Unless you are DC Comics. You see, in his off-duty life Mr. Card it appears holds some deeply troubling beliefs. Oh yes, he's a dangerous one. He actually thinks, and has the gall to say out loud, that a marriage is the joining of a man and a woman in holy matrimony before God! No boy-boy, girl-girl, boy-girl-girl-girl or girl-girl-pony marriages for this guy, he's a BIGOT!!!
The controversial Adventures of Superman story written by noted homophobe — sorry, "gay marriage opponent" — Orson Scott Card will not see digital nor print release as originally planned following the departure of artist Chris Sprouse from the project.
Confused readers will please note that it is not the -story- which is anti-gay. The story itself hasn't been released, but I have no doubt it is entirely in keeping with DC Comic's radically PC editorial policy. No, it is the author who is being pilloried here.
Once upon a time I collected comics as an adult. I bought all the super hero titles every month, I saved them in the little bags, and I still have a freakin' basement full after moving forty times in the last twenty years. I was into comics.

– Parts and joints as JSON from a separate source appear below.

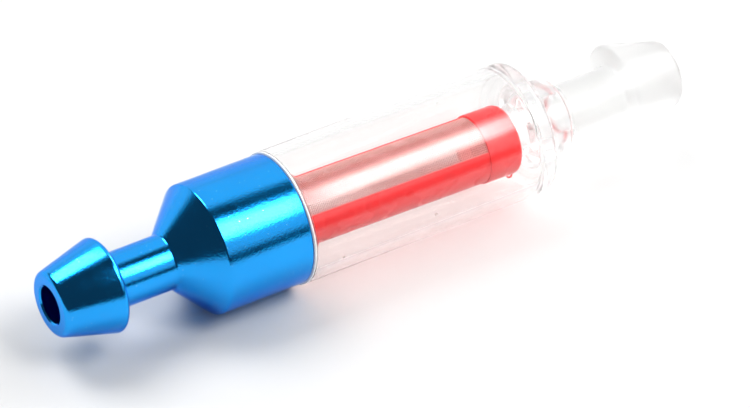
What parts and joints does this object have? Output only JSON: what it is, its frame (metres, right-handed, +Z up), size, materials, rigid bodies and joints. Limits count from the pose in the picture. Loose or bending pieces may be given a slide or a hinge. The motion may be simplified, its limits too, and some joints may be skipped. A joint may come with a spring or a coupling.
{
  "type": "in-line fuel filter",
  "caption": "In-line fuel filter with an anodised screw-on inlet cap, a clear bowl, a red mesh strainer inside and a barbed hose nipple at each end.",
  "frame": {"origin": "on the filter's axis, half way between the two nipple tips", "axes": "+X along the filter's axis towards the outlet nipple, +Z up as the filter lies"},
  "size_m": [0.044, 0.0086, 0.0086],
  "materials": {
    "inlet_cap": "turned, polished and blue anodised",
    "bowl": "water-clear moulded plastic, frosted on the outlet nipple",
    "strainer_frame": "smooth moulded red plastic",
    "screen": "fine plain-woven nylon screen",
    "o_ring": "moulded nitrile rubber"
  },
  "bodies": {
    "bowl": {"bowl": "bowl"},
    "strainer": {"strainer_frame": "strainer_frame", "upper_screen": "screen", "lower_screen": "screen", "o_ring": "o_ring"},
    "cap": {"inlet_cap": "inlet_cap"}
  },
  "joints": [
    {"name": "cap_travel", "type": "slide", "parent": "bowl", "child": "strainer", "axis": [-1, 0, 0], "range_m": [0, 0.004]},
    {"name": "cap_turn", "type": "hinge", "parent": "strainer", "child": "cap", "pos_m": [0, 0, 0], "axis": [-1, 0, 0], "range_deg": [0, 1441]}
  ],
  "couplings": [
    {"joint": "cap_turn", "follows": "cap_travel", "rad_per_m": 6283.2}
  ]
}
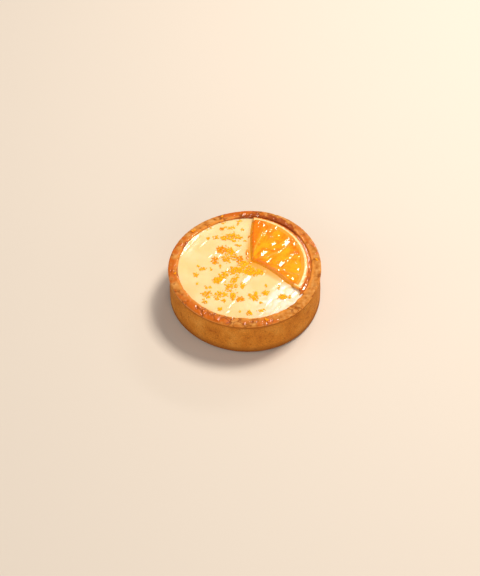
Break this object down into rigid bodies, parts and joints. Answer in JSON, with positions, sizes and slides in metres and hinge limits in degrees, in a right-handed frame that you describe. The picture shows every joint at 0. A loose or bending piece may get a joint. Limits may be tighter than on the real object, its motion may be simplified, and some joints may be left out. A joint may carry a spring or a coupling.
{
  "type": "citrus tart with a wedge of candied orange",
  "caption": "Small round citrus tart: straight-sided shortcrust case filled with pale set custard, topped with a wedge of candied orange and flecks of zest.",
  "frame": {"origin": "centre of the flat base", "axes": "+Z from the base up to the rim; -Y is the side that faces the viewer; the wedge of orange lies towards +X and +Y"},
  "size_m": [0.0802, 0.0803, 0.0235],
  "materials": {
    "shortcrust": "matte",
    "custard": "satin",
    "candied_orange": "gloss"
  },
  "bodies": {
    "root": {"tart_shell": "shortcrust", "custard": "custard", "orange_slice": "candied_orange"}
  },
  "joints": []
}
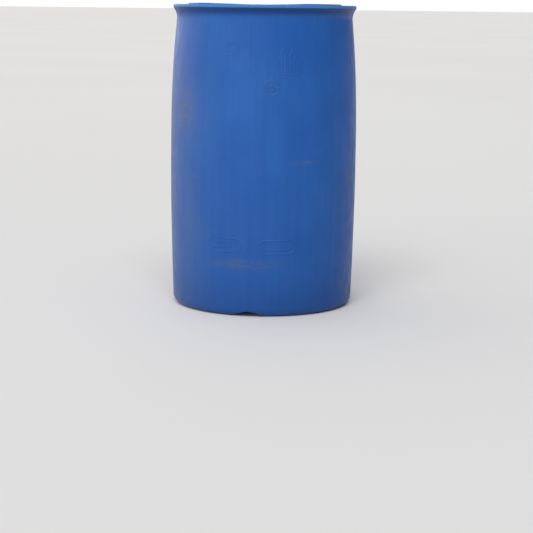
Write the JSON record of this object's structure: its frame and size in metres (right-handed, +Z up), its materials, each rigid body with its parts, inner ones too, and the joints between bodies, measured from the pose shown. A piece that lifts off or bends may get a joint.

Three events killed comics for me. First, (chronologically at least) was an issue of something where Captain America killed some character, Flag Smasher I think. They made a big deal out of it. I didn't think it was right. Bad taste in the mouth.
Second, The Death Of Superman. My complete response was: "Oh, come ON!" Then of course he comes back again. Total whoring for sales, no redeeming qualities. Barf.
Third was when the price of a comic hit three dollars in the early 1990s. After that I just stopped caring.
Following that time of course we've had pretty well every major character die at least once, some of them three or four times. We've had Superman's wedding a couple times. We've had Superman's divorce too, I think. We've seen them kill people in ever more bloody and graphic ways. We've seen gay super heroes, we've seen gay super hero's weddings and divorces and deaths and etc.
Ultimately we've seen the comics industry absorbed and assimilated by the PC liberal Borg and turned into just one more propaganda organ for radical Leftyism. And really? Its BORING.
I haven't bought a comic in ages. I sit at Chapters or Barnes & Noble the odd time and read through the titles I used to spend hundreds of dollars on, and I can't find any of them even remotely entertaining. They're awful, in short. And I wouldn't let a child within a hundred yards of a comic book store these days. Any possible perversion or combination of animal/vegetable/mineral can be found drawn in loving detail in the pages of modern comics. Its like they expend all their waking moments trying to come up with the most disgusting possible thing to top the disgusting thing they did last week. A veritable Olympics of objectionable insanity.
So now we have these comic book industry geniuses performing the ultimate inside-out, ano-cranial inversion of reality: the public pillorying of a man for the CRIME of saying out loud that marriage is for one man and one woman, for life. No gays, no polygamy, no ponies, no divorce.
Notice to DC Comics: the next comic I buy will be the Orson Scott Card authored story. I will buy no other DC comic but that one. I hope this makes things perfectly crystal clear to you.
The Phantom
5 comments:
Phantom, could I link this over at Blazing Cat Fur? Your comic-nerdy insights strike me as topical.
Absolutely. Culture is where the war is being fought.
Thanks.
Comics have taken a downturn in the past few years. I used to read them when I was a kid but now I doubt I can get back into them. It's bad enough that writers take the characters into strange directions but when they get political they just ruin the comics for everyone.
The "NorthStar's Wedding" example Black Mamba used over at Blazing Cat Fur is pretty much what we're getting from Marvel and DC these days. That and lots of arching blood spray from people getting cut with bug swords.
XMen is completely unreadable at this point. I flipped through one last month at the book store, it didn't even have a storyline really. The characters are all weird too.
And now they're half the size they used to be, to boot. Terrible rip off.